The reason for this is that the smaller the pilot experiment, the more underpowered it is. Since it is a condition for continuing the experiment that the pilot must be significant, the pilot effect size must be considerably larger for small pilots than larger pilots. Because the true effect size is always zero, this cancels out in the end so the final effect size estimate is constant regardless of the pilot sample size. But in any case, the effect size estimate you got from your
precisely calibrated inappropriately piloted experiments are enormously overrated. It shouldn’t be much of a surprise if these don’t replicate and that posthoc power calculations based on these effect sizes suggest low power (of course, you should never use posthoc power in that way but that’s another story…) .

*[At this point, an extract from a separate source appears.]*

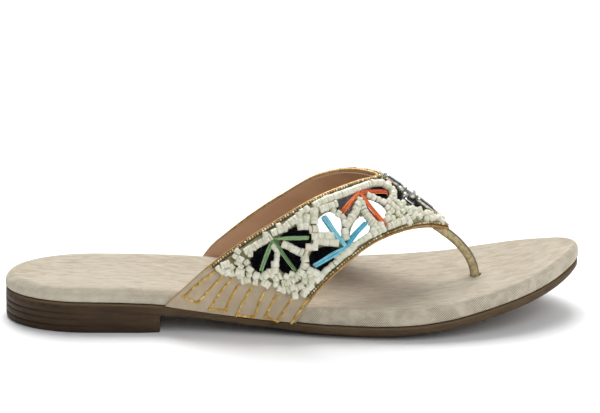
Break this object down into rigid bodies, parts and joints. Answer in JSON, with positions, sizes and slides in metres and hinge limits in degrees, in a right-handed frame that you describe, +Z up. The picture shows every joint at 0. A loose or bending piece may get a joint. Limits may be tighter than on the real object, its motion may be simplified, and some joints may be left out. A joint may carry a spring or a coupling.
{
  "type": "thong sandal",
  "caption": "Flat thong sandal: beaded V strap with leaf mirrors, raffia motifs and jewels, leather toe post, cloth-wrapped footbed, low stacked heel.",
  "frame": {"origin": "middle of the shoe's box in plan, on the floor under the heel lift and the forefoot", "axes": "+X from the heel end to the toe tip, +Y to the inner side of the foot, +Z up"},
  "size_m": [0.256, 0.082, 0.0638],
  "materials": {
    "sole_brown": "brown moulded sole with a soft sheen and fine grooves on the heel",
    "lift_brown": "dull dark brown top lift",
    "cream_cloth": "cream wrapped cloth with a fine diagonal twill and a rubbed rounded edge",
    "taupe_cloth": "taupe fine-grained leather outside with a gold meander stitch, smooth brown lining inside",
    "gold_leather": "warm gold metallic leather with crackled highlights",
    "gold_chain": "antique gold bead chain",
    "cream_bead": "cream shell disc beads strung in short tubes",
    "smoke_mirror": "smoked dark mirror",
    "silver_mirror": "pale silver mirror",
    "dark_metal": "dark polished metal",
    "crystal": "cut clear and grey stones",
    "raffia_green": "green raffia strand bundles",
    "raffia_blue": "turquoise raffia strand bundles",
    "raffia_orange": "orange raffia strand bundles"
  },
  "bodies": {
    "root": {"outsole": "sole_brown", "heel_stack": "sole_brown", "heel_lift": "lift_brown", "footbed": "cream_cloth", "upper": "taupe_cloth", "piping_rear": "gold_leather", "piping_front": "gold_leather", "chain_rear": "gold_chain", "chain_front": "gold_chain", "bead_field": "cream_bead", "toe_post": "gold_leather", "jewel_setting": "dark_metal", "mirror_green_top_outer": "smoke_mirror", "mirror_green_low_outer": "smoke_mirror", "mirror_green_mid_outer": "smoke_mirror", "raffia_green_outer": "raffia_green", "mirror_green_top_inner": "smoke_mirror", "mirror_green_low_inner": "smoke_mirror", "mirror_green_mid_inner": "smoke_mirror", "raffia_green_inner": "raffia_green", "mirror_blue_top_outer": "silver_mirror", "mirror_blue_low_outer": "smoke_mirror", "mirror_blue_mid_outer": "silver_mirror", "raffia_blue_outer": "raffia_blue", "mirror_blue_top_inner": "silver_mirror", "mirror_blue_low_inner": "smoke_mirror", "mirror_blue_mid_inner": "silver_mirror", "raffia_blue_inner": "raffia_blue", "mirror_orange_low_outer": "smoke_mirror", "mirror_orange_mid_outer": "silver_mirror", "mirror_orange_top_outer": "smoke_mirror", "raffia_orange_outer": "raffia_orange", "mirror_orange_low_inner": "smoke_mirror", "mirror_orange_mid_inner": "silver_mirror", "mirror_orange_top_inner": "smoke_mirror", "raffia_orange_inner": "raffia_orange", "stone_centre": "crystal", "stone_baguette_rear": "crystal", "stone_baguette_front": "crystal", "stone_bar_outer": "crystal", "stone_bar_inner": "crystal", "stone_round_outer_rear": "crystal", "stone_round_inner_rear": "crystal", "stone_round_outer": "crystal", "stone_round_inner": "crystal", "stone_end": "crystal"}
  },
  "joints": []
}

So what should we do? Ideally you should just throw away the pilot data, preregister the design, and restart the experiment anew with the methods you piloted. In this case the results are independent and only the methods are shared. Importantly, there is nothing wrong with piloting in general. After all, I had a previous post praising pilot experiments. But piloting should be about ensuring that the methods are effective in producing clean data. There are many situations in which an experiment seems clever and elegant in theory but once you actually start it in practice you realize that it just can’t work. Perhaps the participants don’t use the task strategy you envisioned. Or they simply don’t perceive the stimuli the way they were intended. In fact, this happened to us recently and we may have stumbled over an interesting finding in its own right (but this must also be confirmed by a proper experiment!). In all these situations, however, the decision on the pilot results is unrelated to the hypothesis you are testing. If they are related, you must account for that.
MatLab code for these simulations is available. As always, let me know if you find errors. (To err is human, to have other people check your code divine?)